Once Screen Australia is established, the Australian Film Commission Act 1975 will be repealed and the companies, Film Finance Corporation Australia Limited and Film Australia Limited will be wound up. The assets and liabilities of the three agencies will be transferred to Screen Australia with the exception of those that go to the National Film and Sound Archive or the Australian Film, Television and Radio School.

This Bill also contains provisions dealing with transfer of employees of the existing agencies as appropriate. These transitional provisions are necessary because currently staff are employed under a number of different arrangements including as APS employees, under certified agreements or Australian Workplace Agreements, or under common law contracts. While clearly all mergers encompass a degree of change, the provisions of this Bill ensure that staff will not be disadvantaged as a result of this legislation.

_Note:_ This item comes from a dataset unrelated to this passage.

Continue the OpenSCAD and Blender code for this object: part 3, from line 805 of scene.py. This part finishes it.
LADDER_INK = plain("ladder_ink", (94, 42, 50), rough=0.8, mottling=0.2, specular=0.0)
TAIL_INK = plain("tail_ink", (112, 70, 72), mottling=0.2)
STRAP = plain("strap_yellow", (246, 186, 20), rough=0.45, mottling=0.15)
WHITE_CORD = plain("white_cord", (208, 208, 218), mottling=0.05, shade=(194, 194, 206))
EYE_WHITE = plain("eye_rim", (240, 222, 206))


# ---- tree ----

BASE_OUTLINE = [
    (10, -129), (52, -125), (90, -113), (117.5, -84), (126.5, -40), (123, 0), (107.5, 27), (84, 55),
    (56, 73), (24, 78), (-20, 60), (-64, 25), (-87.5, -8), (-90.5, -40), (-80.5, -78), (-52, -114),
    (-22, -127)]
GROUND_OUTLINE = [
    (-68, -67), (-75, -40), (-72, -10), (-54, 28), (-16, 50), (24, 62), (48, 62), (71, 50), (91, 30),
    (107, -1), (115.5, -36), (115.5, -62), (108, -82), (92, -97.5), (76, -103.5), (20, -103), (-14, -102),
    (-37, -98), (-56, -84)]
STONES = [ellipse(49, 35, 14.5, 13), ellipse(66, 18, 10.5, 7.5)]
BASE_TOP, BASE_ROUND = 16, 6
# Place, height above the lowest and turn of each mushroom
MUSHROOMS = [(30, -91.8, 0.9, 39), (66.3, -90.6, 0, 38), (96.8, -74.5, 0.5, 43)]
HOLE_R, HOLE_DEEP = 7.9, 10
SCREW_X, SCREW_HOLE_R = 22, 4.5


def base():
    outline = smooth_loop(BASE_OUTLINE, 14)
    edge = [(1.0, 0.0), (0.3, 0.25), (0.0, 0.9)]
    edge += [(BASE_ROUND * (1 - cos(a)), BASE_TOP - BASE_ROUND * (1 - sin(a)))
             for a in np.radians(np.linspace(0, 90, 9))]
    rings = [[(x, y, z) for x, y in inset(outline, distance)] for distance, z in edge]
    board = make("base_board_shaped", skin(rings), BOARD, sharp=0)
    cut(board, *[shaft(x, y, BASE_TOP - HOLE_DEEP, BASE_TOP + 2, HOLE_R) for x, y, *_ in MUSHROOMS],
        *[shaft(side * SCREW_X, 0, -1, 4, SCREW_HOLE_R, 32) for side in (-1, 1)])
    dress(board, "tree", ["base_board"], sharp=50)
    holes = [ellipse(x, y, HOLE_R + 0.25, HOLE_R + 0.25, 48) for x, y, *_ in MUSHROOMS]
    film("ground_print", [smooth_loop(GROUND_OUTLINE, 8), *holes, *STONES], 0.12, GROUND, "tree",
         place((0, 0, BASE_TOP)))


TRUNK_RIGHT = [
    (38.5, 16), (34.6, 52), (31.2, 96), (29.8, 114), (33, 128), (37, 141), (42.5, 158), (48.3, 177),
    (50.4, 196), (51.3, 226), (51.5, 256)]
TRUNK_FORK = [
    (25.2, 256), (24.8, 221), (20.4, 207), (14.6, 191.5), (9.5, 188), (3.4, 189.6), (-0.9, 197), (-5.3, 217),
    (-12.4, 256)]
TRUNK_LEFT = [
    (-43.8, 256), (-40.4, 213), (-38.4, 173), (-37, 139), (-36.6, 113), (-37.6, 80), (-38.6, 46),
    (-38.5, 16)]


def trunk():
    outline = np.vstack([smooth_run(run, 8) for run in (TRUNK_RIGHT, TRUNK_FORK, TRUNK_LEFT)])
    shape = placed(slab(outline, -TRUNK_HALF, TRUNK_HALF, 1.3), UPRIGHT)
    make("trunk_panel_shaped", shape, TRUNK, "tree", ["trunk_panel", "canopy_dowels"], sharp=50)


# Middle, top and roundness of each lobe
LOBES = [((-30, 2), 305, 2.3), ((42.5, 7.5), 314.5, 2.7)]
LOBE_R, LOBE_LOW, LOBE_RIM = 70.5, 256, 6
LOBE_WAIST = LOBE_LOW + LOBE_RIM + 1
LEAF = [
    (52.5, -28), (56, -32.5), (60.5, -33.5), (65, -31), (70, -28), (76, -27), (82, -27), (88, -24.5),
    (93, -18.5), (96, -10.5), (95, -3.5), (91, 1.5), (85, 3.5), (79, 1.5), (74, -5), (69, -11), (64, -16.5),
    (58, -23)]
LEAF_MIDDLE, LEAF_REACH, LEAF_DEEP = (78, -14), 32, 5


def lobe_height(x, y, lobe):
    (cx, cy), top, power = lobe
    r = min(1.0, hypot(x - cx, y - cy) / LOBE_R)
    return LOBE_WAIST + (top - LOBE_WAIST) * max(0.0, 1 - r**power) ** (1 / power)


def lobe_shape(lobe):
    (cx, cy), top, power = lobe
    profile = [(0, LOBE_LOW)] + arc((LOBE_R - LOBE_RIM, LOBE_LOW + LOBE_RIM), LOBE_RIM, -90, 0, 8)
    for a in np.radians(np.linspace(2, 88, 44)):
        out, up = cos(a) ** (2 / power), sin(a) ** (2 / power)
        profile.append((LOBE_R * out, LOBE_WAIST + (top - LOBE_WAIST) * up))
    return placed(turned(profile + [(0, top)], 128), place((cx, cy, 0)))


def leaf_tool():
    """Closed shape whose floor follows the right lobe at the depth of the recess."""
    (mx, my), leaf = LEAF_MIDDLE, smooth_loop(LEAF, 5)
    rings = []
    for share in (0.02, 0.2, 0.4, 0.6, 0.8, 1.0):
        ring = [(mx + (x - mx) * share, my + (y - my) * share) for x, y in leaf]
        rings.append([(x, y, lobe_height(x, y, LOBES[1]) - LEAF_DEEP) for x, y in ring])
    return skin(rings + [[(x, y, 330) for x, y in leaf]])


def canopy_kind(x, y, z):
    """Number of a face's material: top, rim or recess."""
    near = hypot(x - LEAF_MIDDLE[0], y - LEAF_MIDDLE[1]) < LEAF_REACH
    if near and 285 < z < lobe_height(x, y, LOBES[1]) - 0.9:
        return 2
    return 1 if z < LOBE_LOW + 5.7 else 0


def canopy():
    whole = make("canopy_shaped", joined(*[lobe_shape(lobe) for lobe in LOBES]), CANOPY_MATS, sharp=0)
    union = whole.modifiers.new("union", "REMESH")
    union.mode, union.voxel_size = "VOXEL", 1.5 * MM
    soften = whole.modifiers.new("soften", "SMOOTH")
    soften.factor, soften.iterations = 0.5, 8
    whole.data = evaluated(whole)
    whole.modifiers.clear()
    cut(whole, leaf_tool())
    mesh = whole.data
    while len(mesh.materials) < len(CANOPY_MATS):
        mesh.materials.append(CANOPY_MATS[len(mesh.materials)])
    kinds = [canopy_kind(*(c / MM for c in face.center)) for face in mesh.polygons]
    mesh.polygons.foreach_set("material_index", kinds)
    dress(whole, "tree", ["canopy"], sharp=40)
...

The Bill also contains provisions relating to the appointment of the first CEOs of Screen Australia and the National Film and Sound Archive. While future appointments will be made by the Boards of the respective agencies, the initial appointments will be Ministerial ones in order to ensure they can be made quickly ahead of the commencement of operations of the agencies on 1 July 2008.

Debate (on motion by Senator Ludwig) adjourned.

Ordered that the resumption of the debate be made an order of the day for a later hour.